Родители другого Диминого одноклассника Володи Идина, были арестованы тоже в 1937 году. Семья Володи в то время жила в Киеве и после ареста родителей его отправили в детский дом в Тамбов, где его разыскал дядя, брат отца. Дядина жена возражала против приезда Володи, дядя развелся с ней и в декабре 1937 года привез племянника к себе в Харьков. Володя начал учиться в 6-Б классе 36 школы в 1938, после зимних каникул.
«Я был подавлен случившимся, ощущал свою неполноценность и оттого был замкнутым. Позднее Лен Рогозин подошел ко мне и сказал: „Так мы, оказывается, птенчики из одного гнездышка“. Я сразу понял, что он имел в виду, обрадовался, что я не одинок и очень привязался к нему. Мы стали близкими друзьями, и я благодарен судьбе и Лену за эту дружбу».
Конечно, мама знала о судьбе родителей Володи и Лена и еще одной одноклассницы Майи Бродской, но вряд ли была посвящена в подробности – дети репрессированных родителей быстро научались конспирации и откровенны были только друг с другом.
Не знала мама и об отчаянном поступке Нины Болотиной, который Нина описала в своих воспоминаниях. Конечно, тогда и сама Нина, 13-летняя школьница, не представляла себе, каким чудом было то, что она осталась на свободе. А случилось вот что.

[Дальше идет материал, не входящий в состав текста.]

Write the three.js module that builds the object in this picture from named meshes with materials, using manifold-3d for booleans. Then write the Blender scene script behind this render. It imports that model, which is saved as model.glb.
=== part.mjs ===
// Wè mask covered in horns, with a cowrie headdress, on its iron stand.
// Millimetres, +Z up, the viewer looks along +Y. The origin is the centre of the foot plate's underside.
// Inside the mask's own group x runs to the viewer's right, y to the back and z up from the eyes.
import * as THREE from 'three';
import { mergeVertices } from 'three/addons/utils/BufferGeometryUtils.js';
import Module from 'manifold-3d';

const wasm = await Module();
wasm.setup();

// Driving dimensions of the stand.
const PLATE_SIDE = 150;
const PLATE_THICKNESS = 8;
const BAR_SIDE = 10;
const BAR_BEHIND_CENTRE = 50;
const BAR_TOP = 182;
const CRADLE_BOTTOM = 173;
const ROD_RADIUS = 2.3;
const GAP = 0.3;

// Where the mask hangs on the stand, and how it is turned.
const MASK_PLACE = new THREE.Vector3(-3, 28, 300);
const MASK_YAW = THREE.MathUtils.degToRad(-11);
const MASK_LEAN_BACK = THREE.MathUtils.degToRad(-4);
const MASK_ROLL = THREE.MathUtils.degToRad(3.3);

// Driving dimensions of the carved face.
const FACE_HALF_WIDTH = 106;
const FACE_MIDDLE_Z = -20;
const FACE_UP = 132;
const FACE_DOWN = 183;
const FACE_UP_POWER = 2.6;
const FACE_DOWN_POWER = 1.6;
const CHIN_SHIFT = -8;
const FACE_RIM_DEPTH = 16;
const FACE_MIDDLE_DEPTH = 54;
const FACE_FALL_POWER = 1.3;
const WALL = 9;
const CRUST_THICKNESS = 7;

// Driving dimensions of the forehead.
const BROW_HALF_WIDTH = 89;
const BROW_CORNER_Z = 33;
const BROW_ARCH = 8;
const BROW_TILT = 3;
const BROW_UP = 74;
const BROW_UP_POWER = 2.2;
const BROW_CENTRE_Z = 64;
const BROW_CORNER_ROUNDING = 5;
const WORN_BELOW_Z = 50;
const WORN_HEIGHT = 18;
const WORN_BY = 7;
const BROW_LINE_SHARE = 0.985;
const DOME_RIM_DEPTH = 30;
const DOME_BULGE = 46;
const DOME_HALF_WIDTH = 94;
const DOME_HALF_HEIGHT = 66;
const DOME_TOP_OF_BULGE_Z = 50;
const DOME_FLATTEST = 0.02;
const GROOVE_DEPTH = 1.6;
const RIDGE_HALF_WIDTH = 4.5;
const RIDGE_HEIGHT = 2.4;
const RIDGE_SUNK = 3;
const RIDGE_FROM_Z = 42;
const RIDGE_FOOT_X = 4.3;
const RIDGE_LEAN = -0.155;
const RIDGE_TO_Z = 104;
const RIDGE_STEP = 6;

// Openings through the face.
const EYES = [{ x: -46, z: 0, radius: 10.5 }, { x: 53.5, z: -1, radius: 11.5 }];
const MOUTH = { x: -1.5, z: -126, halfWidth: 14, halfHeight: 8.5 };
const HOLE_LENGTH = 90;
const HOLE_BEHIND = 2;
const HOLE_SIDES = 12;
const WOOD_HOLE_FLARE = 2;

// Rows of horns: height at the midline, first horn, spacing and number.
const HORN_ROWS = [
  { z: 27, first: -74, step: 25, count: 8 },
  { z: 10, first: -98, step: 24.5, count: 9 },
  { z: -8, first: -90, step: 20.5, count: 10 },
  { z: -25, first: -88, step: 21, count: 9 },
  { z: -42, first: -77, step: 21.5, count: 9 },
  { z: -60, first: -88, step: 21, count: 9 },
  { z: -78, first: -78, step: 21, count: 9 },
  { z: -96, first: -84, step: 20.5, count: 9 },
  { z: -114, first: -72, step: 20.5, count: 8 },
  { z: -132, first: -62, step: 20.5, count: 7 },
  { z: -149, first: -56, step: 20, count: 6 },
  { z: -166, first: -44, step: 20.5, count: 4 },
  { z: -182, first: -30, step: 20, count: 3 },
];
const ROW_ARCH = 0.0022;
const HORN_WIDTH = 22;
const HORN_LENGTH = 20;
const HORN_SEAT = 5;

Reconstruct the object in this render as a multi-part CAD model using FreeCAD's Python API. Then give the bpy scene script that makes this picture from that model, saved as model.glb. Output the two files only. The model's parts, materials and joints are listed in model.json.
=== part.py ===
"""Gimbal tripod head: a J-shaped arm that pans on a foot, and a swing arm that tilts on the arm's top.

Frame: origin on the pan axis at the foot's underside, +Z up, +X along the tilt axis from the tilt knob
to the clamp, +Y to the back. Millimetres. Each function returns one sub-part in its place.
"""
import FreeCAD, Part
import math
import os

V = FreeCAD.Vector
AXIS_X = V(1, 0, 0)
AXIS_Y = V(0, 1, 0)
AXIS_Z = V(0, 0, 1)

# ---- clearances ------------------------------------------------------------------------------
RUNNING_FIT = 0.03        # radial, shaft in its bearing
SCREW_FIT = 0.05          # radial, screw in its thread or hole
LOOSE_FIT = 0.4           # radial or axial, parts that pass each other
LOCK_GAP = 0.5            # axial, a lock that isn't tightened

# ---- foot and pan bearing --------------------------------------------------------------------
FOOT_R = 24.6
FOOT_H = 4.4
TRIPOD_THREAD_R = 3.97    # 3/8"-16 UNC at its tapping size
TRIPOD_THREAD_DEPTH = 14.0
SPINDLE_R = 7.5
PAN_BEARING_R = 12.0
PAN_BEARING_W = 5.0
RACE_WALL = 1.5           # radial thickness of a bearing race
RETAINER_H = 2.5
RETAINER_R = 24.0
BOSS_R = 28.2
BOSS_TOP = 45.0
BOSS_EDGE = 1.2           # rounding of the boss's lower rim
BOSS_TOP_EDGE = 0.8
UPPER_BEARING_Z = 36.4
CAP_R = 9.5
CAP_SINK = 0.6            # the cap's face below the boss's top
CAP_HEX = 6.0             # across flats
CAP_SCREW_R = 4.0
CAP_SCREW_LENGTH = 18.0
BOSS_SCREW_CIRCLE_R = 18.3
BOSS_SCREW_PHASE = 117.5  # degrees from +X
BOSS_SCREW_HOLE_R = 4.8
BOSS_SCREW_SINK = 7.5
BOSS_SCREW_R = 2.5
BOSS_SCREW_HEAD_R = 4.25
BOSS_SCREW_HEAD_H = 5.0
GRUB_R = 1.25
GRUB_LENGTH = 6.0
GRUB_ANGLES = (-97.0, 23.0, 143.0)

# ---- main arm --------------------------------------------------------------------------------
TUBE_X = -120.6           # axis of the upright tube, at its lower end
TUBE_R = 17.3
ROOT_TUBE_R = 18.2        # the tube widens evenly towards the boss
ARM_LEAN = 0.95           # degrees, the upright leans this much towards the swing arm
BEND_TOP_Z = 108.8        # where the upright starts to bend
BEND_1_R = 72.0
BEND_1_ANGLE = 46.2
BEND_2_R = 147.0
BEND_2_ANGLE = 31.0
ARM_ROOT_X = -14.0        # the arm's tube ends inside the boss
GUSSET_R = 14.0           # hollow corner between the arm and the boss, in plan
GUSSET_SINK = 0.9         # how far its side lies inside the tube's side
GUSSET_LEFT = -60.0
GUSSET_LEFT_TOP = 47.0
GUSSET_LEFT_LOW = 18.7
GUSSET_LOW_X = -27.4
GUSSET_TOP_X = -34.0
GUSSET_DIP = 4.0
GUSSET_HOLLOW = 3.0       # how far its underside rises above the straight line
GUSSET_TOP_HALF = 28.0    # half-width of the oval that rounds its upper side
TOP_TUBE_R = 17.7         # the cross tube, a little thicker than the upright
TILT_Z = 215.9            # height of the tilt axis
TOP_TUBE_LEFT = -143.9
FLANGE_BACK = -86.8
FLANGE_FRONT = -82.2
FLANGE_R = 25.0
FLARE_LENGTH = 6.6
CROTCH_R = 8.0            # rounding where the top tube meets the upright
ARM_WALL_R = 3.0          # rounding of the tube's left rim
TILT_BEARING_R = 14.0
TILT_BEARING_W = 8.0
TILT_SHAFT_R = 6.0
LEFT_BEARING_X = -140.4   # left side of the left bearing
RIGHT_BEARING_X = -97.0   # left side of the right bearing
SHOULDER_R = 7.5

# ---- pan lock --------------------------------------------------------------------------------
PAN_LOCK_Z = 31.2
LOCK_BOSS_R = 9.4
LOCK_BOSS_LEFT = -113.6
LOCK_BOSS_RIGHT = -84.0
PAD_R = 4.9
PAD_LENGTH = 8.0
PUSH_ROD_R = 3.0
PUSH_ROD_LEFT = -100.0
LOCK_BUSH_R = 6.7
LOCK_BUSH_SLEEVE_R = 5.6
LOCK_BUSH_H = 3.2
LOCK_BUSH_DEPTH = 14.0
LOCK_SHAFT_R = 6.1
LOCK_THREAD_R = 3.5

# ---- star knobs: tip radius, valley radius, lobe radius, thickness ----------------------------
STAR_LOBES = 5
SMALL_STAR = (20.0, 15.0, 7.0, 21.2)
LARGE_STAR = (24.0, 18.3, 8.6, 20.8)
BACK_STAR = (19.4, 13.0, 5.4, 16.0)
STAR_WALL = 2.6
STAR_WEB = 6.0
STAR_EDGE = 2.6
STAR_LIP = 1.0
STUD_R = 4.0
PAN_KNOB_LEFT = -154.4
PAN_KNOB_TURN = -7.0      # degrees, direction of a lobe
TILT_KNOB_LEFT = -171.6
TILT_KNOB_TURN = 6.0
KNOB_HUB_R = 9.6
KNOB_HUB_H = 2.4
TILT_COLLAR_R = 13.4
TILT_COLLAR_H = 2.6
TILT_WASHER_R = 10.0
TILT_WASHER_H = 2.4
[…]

Осенью 1936 года арестовали сослуживца отца Нины майора Даньшина, с дочерью которого Тамарой Нина была близко дружна. Некоторое время спустя исчезла и жена Даньшина с дочерьми.
«Расстроенная и возмущенная, жаждущая восстановить справедливость, я, ничего не сказав своим родителям, однажды утром отправилась в тот самый серый дом, где размещалось наше Харьковское НКВД. В каком-то темном коридоре сидели угрюмые люди, в основном женщины, ожидая своей очереди на прием к какому-то начальнику. Я не стала ждать, а стремительно ворвалась в комнату, которая оказалась не кабинетом, а приемной. В роли секретаря был какой-то человек в форме. Думаю, он был потрясен моим безудержным напором, так как, когда из кабинета вышел очередной посетитель, впустил меня туда даже без доклада. Кабинет, куда я попала, запомнился мне на всю жизнь: большая, мрачная комната с задернутыми шторами и горящей настольной лампой, что меня особенно поразило, так как на улице был яркий, солнечный зимний день. В глубине комнаты, за огромным столом, заваленным какими-то папками с бумагами, сидел седой и смертельно усталый человек. Даже меня, девчонку, поразило его землисто-серое лицо. Он разговаривал со мной очень уважительно и дружески, особенно когда узнал, что я пришла к нему по собственной инициативе и без ведома родителей (этот вопрос его почему-то особенно интересовал). Ни моей фамилии, ни адреса он у меня не спросил. Узнав, в чем дело, он нажал на кнопку и попросил вошедшего секретаря что-то ему принести. Буквально через минуту ему принесли толстую книгу с алфавитом, он открыл ее на букве „Д“ и сообщил мне, что дочери майора Даньшина отправлены в детский дом в Днепропетровске. Адрес этого детского дома был ему неизвестен. Я очень горячо и страстно стала объяснять ему мои соображения о полной и абсолютной невиновности Даньшина. Внимательно выслушав меня, человек за столом как-то тяжело вздохнул и начал успокаивать меня, обещая, что во всем разберется и справедливость будет восстановлена. Я ушла от него, довольная выполненным долгом, но почему-то слабо уверенная в том, что справедливость действительно восторжествует… Через какое-то время стало известно (по слухам, конечно), что Даньшина расстреляли. Кто-то сообщил мне адрес детского дома, помнится, я писала туда, но ответа не получила. О своем походе в НКВД я никогда никому не рассказывала» («По старым адресам», с.34).